While those questions are only two from the survey, it would be extremely difficult in the current global political climate for anyone not to be cynical about a world where politicians, to lift part of another question from the survey, "will use somewhat unfair reasons to gain profit or advantage".
To remain Pollyanna-ish in the face of wholesale takeovers by corporate greed, while the gap between the rich and the poor grows wider, and global wealth has been captured by a tiny per cent, surely it is the stick-your-head-in-the-sand optimists who are the fools?
One would imagine it would be easier for elderly Scandinavians to be optimistic because their hefty taxes have delivered them a better education system, enlightened childcare (16 months of paid parental leave per couple in Sweden), more caring old people's homes, nicer nuthouses, fewer fatties, and a justice system that favours rehabilitation.
However, one must not forget their high suicide rates, a statistic that we with our mean, lean welfare system share with them, coming at a cost mostly to our young. If this Scandinavian survey was trialled on our youth, then investment in wide-scale dementia housing would be the canny money shot of the future. If I was a young person, a Gen Me-er, I would be feeling pretty good right now. It is nice to be courted and sought after, to become the It Girl and Boy of the moment because in this general election they have got something everybody wants.
They have been identified as a group and found app-ealing.
To find out which way they will be voting come September, the pollsters will be adapting their data-gathering methods to electronically entice them into responding to their surveys and they can thank Princess Leia and the Barrage Balloon (Laila Harre and Kim Dotcom) for that.

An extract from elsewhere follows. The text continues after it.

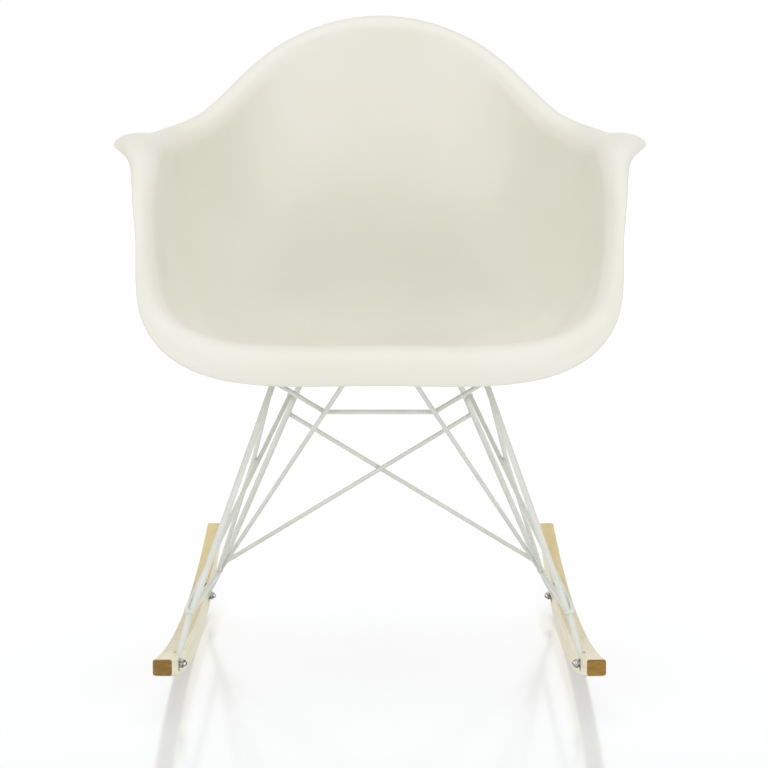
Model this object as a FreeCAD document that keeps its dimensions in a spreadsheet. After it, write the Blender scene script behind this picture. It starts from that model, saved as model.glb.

Internet-Mana is looking at reinstating free tertiary education; the Greens will make their trips to the doctor when they are at the voting age of 18 free; the Nats will give them three Ks to go Christchurch where they can work on trial for 90 days; and Labour will pay employers the equivalent of the dole to take them on as an apprentice. But there will be more, in a stampede to claim that untapped 800,000 to a mill lethargic voting mob who failed to grace a booth back in 2011.
The last time young people took an interest in politics was back in the 1970s when there was a war on (Vietnam) and the catchcry, borrowed from a film, was: "What if there was a war on and nobody came?" In subsequent decades the word war was replaced with election. Wouldn't it be something if in 2014 there was an election on and everyone showed up?